The changes inaugurated a new compliance program that draws together officials from the state water board and the Department of Fish and Wildlife, according to the Bee. “Under pending legislation, the program stands to be expanded statewide,” although its reach is restricted to private farmers, not “outlaw growers surreptitiously using public lands[.]” Those illicit growers have come under fire in recent months for their very high rates of water consumption.

Trial by fire

Other drought-related circumstances have helped push the pot industry and state officials into closer company. Wildfires, for instance, have extended the threat of economic destruction to growers, who face their own particular problems as gray-market producers. “Marijuana farms suffer the same risks as other farmers in California — facing the potential loss of their crop, on top of the strain of the drought,” according to Alternet.

“The profitable Napa wine industry, too, is threatened by wildfires, with winemakers concerned that smoke-infused grape skins will alter the flavor of the wines. But some of those impacts are exacerbated for marijuana growers, who won’t get subsidies from the state if their crop is lost, and whose value per plant is much higher than that of many other plants.”

In from the shadows

At the same time, some California officials have set about trying to incorporate marijuana farms into a system of standardized water regulations. “California’s four-year drought has prompted authorities to broaden their approach to regulating cannabis cultivation with the aim of protecting sensitive watersheds,” the Bee noted. “In addition to the environmental compliance program, the state has begun issuing marijuana water permits and ramped up efforts to target environmental offenders through civil lawsuits.”

This month, the North Coast Regional Water Quality Control Board overwhelmingly voted in fresh rules requiring farms in excess of 2,000 square feet either to register with itself or approved third-party agency or organization, the Guardian reported. “A number of issues including erosion control, water and wetlands buffers, irrigation runoff, chemical contamination and waste will be regulated under the new rules.”

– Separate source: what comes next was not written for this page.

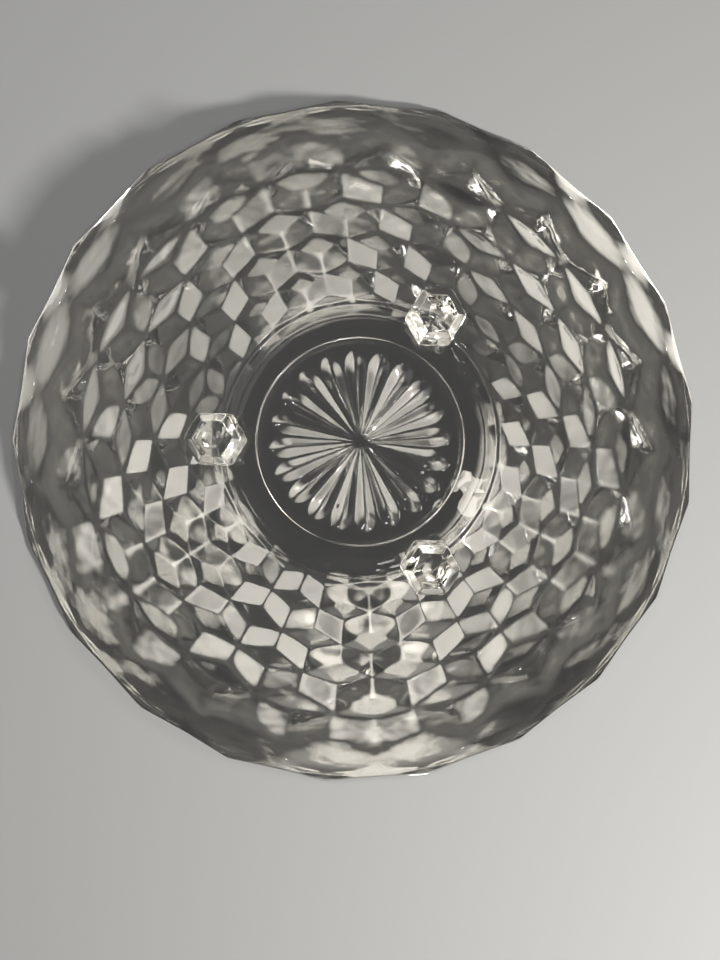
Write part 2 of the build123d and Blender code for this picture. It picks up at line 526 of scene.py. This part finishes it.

Although the rules announced another substantial regulatory advance into marijuana farming, which has long operated under the radar, they also reflected the state’s increasingly accommodating attitude toward the once-illegal crop. “Those who don’t register but are discovered to qualify will be notified with 30 days to enroll before enforcement actions, including financial penalties, are pursued, board personnel said,” according to The Press Democrat.

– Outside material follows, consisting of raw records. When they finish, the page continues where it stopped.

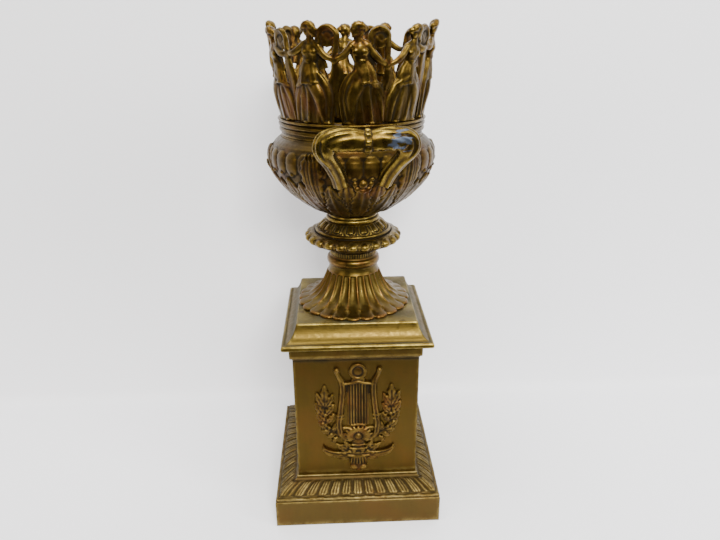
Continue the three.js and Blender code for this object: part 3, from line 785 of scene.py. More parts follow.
# %% Bowl
LOBES = 32
LOBE_LOW, LOBE_HIGH = 304.2, 321.2
LOBE_RADIUS = 63
STEPS_A_LOBE = 13
TALL_LEAVES = [math.radians(d) for d in (-90, -34, 34, 90, 146, 214)]
BOWL_PROFILE = [
    (0.01, KNOP_TOP), (19.4, KNOP_TOP), (19.6, 264), (21, 265), (26, 267.2), (31.6, 270), (37.4, 273.8),
    (43.2, 278.2), (48.8, 283.3), (53.7, 288.6), (57.9, 294.2), (60.8, 299.3), (62.3, 304), (63.2, 308.6),
    (63.5, 312.6), (63.1, 316.4), (61.8, 319.8), (59.8, 322.8), (57.6, 325), (55.8, 326.4),
    (54.8, 327.2), (54.2, COLLAR_BOTTOM),
]
BOWL_INSIDE = [(51.4, COLLAR_BOTTOM), (59.8, 310), (57, 299), (45, 284), (24, 270), (0.01, 267.6)]
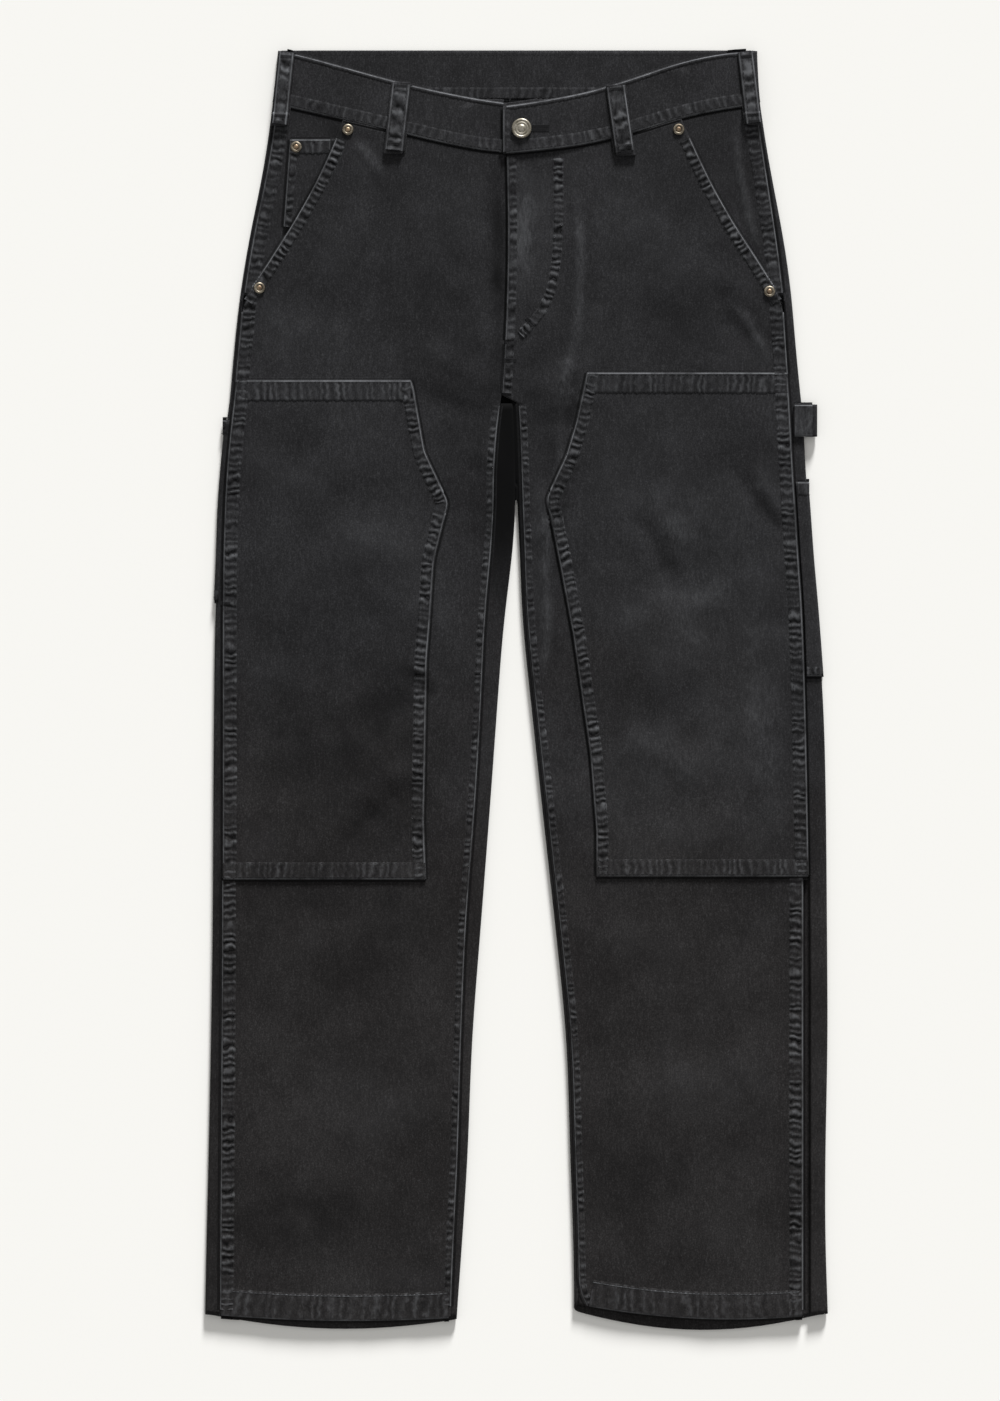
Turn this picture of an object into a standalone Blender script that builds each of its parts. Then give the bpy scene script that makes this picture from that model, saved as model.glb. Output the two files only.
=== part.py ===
# Carpenter trousers laid flat, front side up. Each cut and sewn piece is its own closed solid.
#
# Sizes are in millimetres and become metres through MM.
# drop is the distance down from the top edge of the back waistband.
# out is the distance from the centre line towards a side seam, counted the same way on both legs.
# The wearer's left leg lies on +X, the wearer's right leg on -X, and the waist points to +Y.
# The underside rests on the plane Z = 0.

import math

import bmesh
import bpy
from mathutils import Vector

MM = 0.001

# Driving dimensions
GARMENT_LENGTH = 1088.0
CLOTH = 1.2
HEM_CLOTH = 2.2
HEM_DEPTH = 18.0
BAND_CLOTH = 2.6
SEAM_GAP = 0.3
LAYER_GAP = 0.4
BACK_BAND_GAP = 0.9
HOLLOW = 2.6
LOFT = 0.9

# The front layer, as the height of the middle of its wall
FRONT_MID = CLOTH + HOLLOW + CLOTH / 2
BAND_MID = 4.5

# How the front layer swells: flat at the waist and the folds, with one hill over the hips and one a leg below
SWELL_START = 60.0
SWELL_FULL = 180.0
LEG_SPLIT_START = 230.0
LEG_SPLIT_FULL = 400.0
FLAT_EDGE = 0.12

# How far a lifted layer stays lifted beside what is under it, and the length in which it comes down
LAYER_LIFT = CLOTH + SEAM_GAP
LIFT_HOLD = 15.0
LIFT_MARGIN = 4.0
LIFT_FADE = 32.0

# Zones along the garment
SIDE_WAIST = 48.0
BACK_WAIST = 41.5
WAIST_ZONE = 140.0
CROTCH = 293.0
FORK_TOP = 300.0
HEM_ZONE = 1000.0
HEM_EDGE = 1072.0
ROW_STEP = 36.0

# The fly: the left front and the left waistband end lie over the right ones
FLY_UNDERLAP = 26.0
FLY_BOTTOM = 238.0
BAND_UNDERLAP = 28.0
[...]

Although some growers welcomed the opportunity to come out from the regulatory shadows at the state level, others cautioned that the apparent liberalization could have more dangerous consequences. “A major concern is that due to marijuana being illegal on the federal level, those farms prepared to comply and register could expose their activities to criminal charges on a federal level,” added the Guardian.

Notably, the regulations do not distinguish medical from recreational marijuana. Expectations have already arisen that the North Coast pilot program will “serve as a model for other regions, beginning with the neighboring Central Valley, whose board takes the matter up next month,” The Press Democrat noted.